== Written task ==
Search the material and gather each line with "scene" in it.

== Given material ==
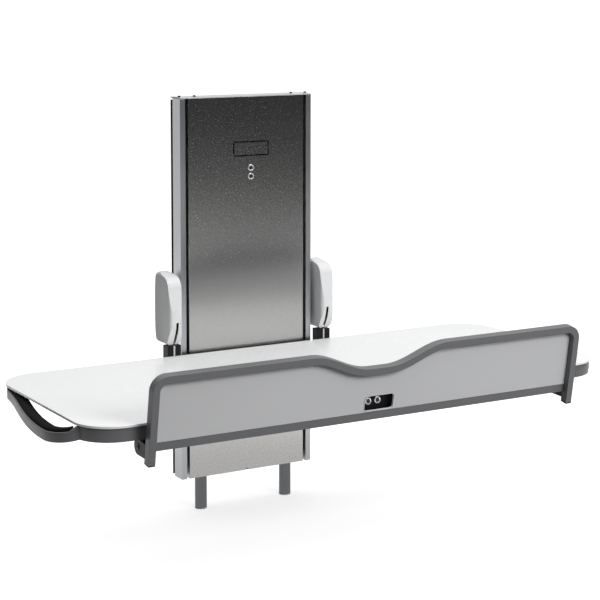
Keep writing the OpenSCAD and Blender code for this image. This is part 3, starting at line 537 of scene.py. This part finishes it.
# Each cap screw gets a socket head over the middle of its own solid
CAP_SCREW_EDGE, CAP_HEAD_R, CAP_HEAD_H, SOLIDS_APART = 0.6, 0.0034, 0.0012, 0.01
cap_low, cap_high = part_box("cap_screws")
softened("cap_screws", CAP_SCREW_EDGE)
edges_x = sorted(v.co.x for v in NODES["cap_screws"].data.vertices)
gaps = [i + 1 for i in range(len(edges_x) - 1) if edges_x[i + 1] - edges_x[i] > SOLIDS_APART]
breaks = [0, *gaps, len(edges_x)]
for i, (a, b) in enumerate(zip(breaks, breaks[1:])):
    socket_screw("cap_screw_" + str(i), "wall_unit", "black_metal", CAP_HEAD_R, CAP_HEAD_H,
                 ((edges_x[a] + edges_x[b - 1]) / 2, (cap_low[1] + cap_high[1]) / 2, cap_high[2]), UPWARD)

PIN_EDGE, BOLT_R, PIN_SOCKET_H, BOLT_H = 0.4, 0.0042, 0.0012, 0.0024
BOLT_Y, BOLT_Z = -0.797, -0.266
softened("guard_pins", PIN_EDGE, SCREW)
pin_low, pin_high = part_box("guard_pins")
for side, word in SIDES:
    socket_screw("pin_socket_" + word, "bed", "bright_steel", BOLT_R, PIN_SOCKET_H,
                 (side * pin_high[0], (pin_low[1] + pin_high[1]) / 2, (pin_low[2] + pin_high[2]) / 2),
                 (side, 0, 0))
    socket_screw("bracket_bolt_" + word, "bed", "black_metal", BOLT_R, BOLT_H,
                 (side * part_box("guard_bracket_right")[1][0], BOLT_Y, BOLT_Z), (side, 0, 0))


# The thin dark border on the blank plate

BORDER_R, BORDER_LINE, BORDER_T, BORDER_MIN_R, BORDER_STEPS = 0.006, 0.0042, 0.0003, 0.0004, 8


def border(name, body, slot, corners, y, material):
    """A rounded frame on a face at `y`, along the inside of the (x0, z0) and (x1, z1) corners."""
    (x0, z0), (x1, z1) = corners
    cx, cz = (x0 + x1) / 2, (z0 + z1) / 2
    work = bmesh.new()
    loops = []
    for inset in (0.0, BORDER_LINE):
        loop = []
        w, h, r = (x1 - x0) / 2 - inset, (z1 - z0) / 2 - inset, max(BORDER_R - inset, BORDER_MIN_R)
        for sx, sz, start in ((1, 1, 0), (-1, 1, 90), (-1, -1, 180), (1, -1, 270)):
            for i in range(BORDER_STEPS + 1):
                a = math.radians(start + 90 * i / BORDER_STEPS)
                loop.append((cx + sx * (w - r) + r * math.cos(a), cz + sz * (h - r) + r * math.sin(a)))
        loops.append(loop)
    rows = [[work.verts.new((x, depth_y, z)) for x, z in loops[k]] for k, depth_y in
            ((0, y), (0, y - BORDER_T), (1, y - BORDER_T), (1, y))]
    count = len(rows[0])
    for a, b in zip(rows, rows[1:] + rows[:1]):
        for k in range(count):
            work.faces.new((a[k], a[(k + 1) % count], b[(k + 1) % count], b[k]))
    return from_bmesh(name, work, body, slot, material)


(plate_x0, plate_y, plate_z0), (plate_x1, _, plate_z1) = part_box("blank_plate")
border("plate_border", "wall_unit", "black_plastic", ((plate_x0, plate_z0), (plate_x1, plate_z1)), plate_y,
       SEAM)


# Floor: white to the camera, duller to bounced light, and fading away in reflections

FLOOR_HALF, FLOOR_GAP = 200, 0.0005
FLOOR_COLOUR, FLOOR_GLOW, FLOOR_BOUNCE = (0.8, 0.8, 0.8, 1), 0.66, (0.1, 0.1, 0.1, 1)
# Each range is (from, to) in metres and the two strengths there
FADE, CLOSE, BEHIND = (2.0, 7.0, 1.5, 0.02), (0.8, 2.2, 0.66, 1.6), (1.5, 5.0, 0.0, 0.66)


def bright_stage(name):
    n = Nodes(name)
    n.tree.nodes.remove(n.shader)
    seen = n.add("ShaderNodeBsdfDiffuse")
    seen.inputs["Color"].default_value = FLOOR_COLOUR
    glow = n.add("ShaderNodeEmission")
    glow.inputs["Strength"].default_value = FLOOR_GLOW
    bright = n.add("ShaderNodeAddShader")
    n.link(seen.outputs["BSDF"], bright.inputs[0])
    n.link(glow.outputs["Emission"], bright.inputs[1])
    dull = n.add("ShaderNodeBsdfDiffuse")
    dull.inputs["Color"].default_value = FLOOR_BOUNCE
    spot = n.place()
    reach = n.add("ShaderNodeVectorMath", operation="LENGTH")
    n.link(spot, reach.inputs[0])
    axes = n.add("ShaderNodeSeparateXYZ")
    n.link(spot, axes.inputs["Vector"])
    around = n.combine("MINIMUM", n.spread(reach.outputs["Value"], *FADE, "SMOOTHSTEP"),
                       n.spread(reach.outputs["Value"], *CLOSE))
    mirrored = n.add("ShaderNodeEmission")
    n.link(n.combine("MAXIMUM", around, n.spread(axes.outputs["Y"], *BEHIND)), mirrored.inputs["Strength"])
    unmirrored = n.by_ray("Is Camera Ray", bright.outputs["Shader"], dull.outputs["BSDF"])
    n.link(n.by_ray("Is Glossy Ray", mirrored.outputs["Emission"], unmirrored), n.out.inputs["Surface"])
    return n.material


work = bmesh.new()
bmesh.ops.create_grid(work, x_segments=1, y_segments=1, size=FLOOR_HALF)
mesh = bpy.data.meshes.new("floor")
work.to_mesh(mesh)
work.free()
floor = bpy.data.objects.new("floor", mesh)
floor.location = (0, 0, low[2] - FLOOR_GAP)
scene.collection.objects.link(floor)
floor.data.materials.append(bright_stage("floor"))
floor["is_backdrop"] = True


# Sky: white to the camera, one brightness for reflections and another for all other light

world = bpy.data.worlds.new("world")
scene.world = world
world.use_nodes = True
air = Tree(world.node_tree)
output = air.add("ShaderNodeOutputWorld")
direction = air.add("ShaderNodeSeparateXYZ")
air.link(air.add("ShaderNodeTexCoord").outputs["Generated"], direction.inputs["Vector"])


def sky(base, **lobes):
    """One background, brighter along each named axis: (start, end, strength) of its lobe."""
    value = base
    for axis, (start, end, strength) in lobes.items():
        lobe = air.spread(direction.outputs[axis], start, end, 0.0, strength, "SMOOTHSTEP")
        value = air.combine("ADD", lobe, value)
    made = air.add("ShaderNodeBackground")
    made.inputs["Color"].default_value = WHITE
    air.feed(value, made.inputs["Strength"])
    return made.outputs["Background"]


soft = sky(0.03, Z=(0.3, 1.0, 0.82), Y=(0.0, 0.9, 0.1), X=(0.3, 1.0, 0.1))
reflected = sky(0.02, Z=(0.35, 0.9, 0.7), Y=(-0.1, 0.7, 0.62), X=(0.75, 1.0, 0.15))
unseen = air.by_ray("Is Glossy Ray", reflected, soft)
air.link(air.by_ray("Is Camera Ray", sky(1.0), unseen), output.inputs["Surface"])


# Lamps: the key from above, the front one out of the reflections

KEY_WATTS, KEY_PLACE, KEY_TARGET, KEY_SIZE = 106, (0.7, -1.3, 4.3), (0, -0.5, -0.2), 2.6
FRONT_WATTS, FRONT_PLACE, FRONT_TARGET, FRONT_SIZE = 170, (1.2, -5.0, 1.9), (0, -0.5, -0.1), 2.2


def lamp(name, energy, place, target, size):
    data = bpy.data.lights.new(name, "AREA")
    data.energy, data.shape, data.size, data.size_y = energy, "RECTANGLE", size, size
    made = bpy.data.objects.new(name, data)
    made.location = place
    made.rotation_mode = "QUATERNION"
    made.rotation_quaternion = (Vector(target) - Vector(place)).to_track_quat("-Z", "Y")
    scene.collection.objects.link(made)
    return made


lamp("key", KEY_WATTS, KEY_PLACE, KEY_TARGET, KEY_SIZE)
front = lamp("front", FRONT_WATTS, FRONT_PLACE, FRONT_TARGET, FRONT_SIZE)
front.visible_glossy = False

scene.view_settings.view_transform = "Standard"

low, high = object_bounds()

== Complete response ==
Keep writing the OpenSCAD and Blender code for this image. This is part 3, starting at line 537 of scene.py. This part finishes it.
scene.collection.objects.link(floor)
scene.world = world
    scene.collection.objects.link(made)
scene.view_settings.view_transform = "Standard"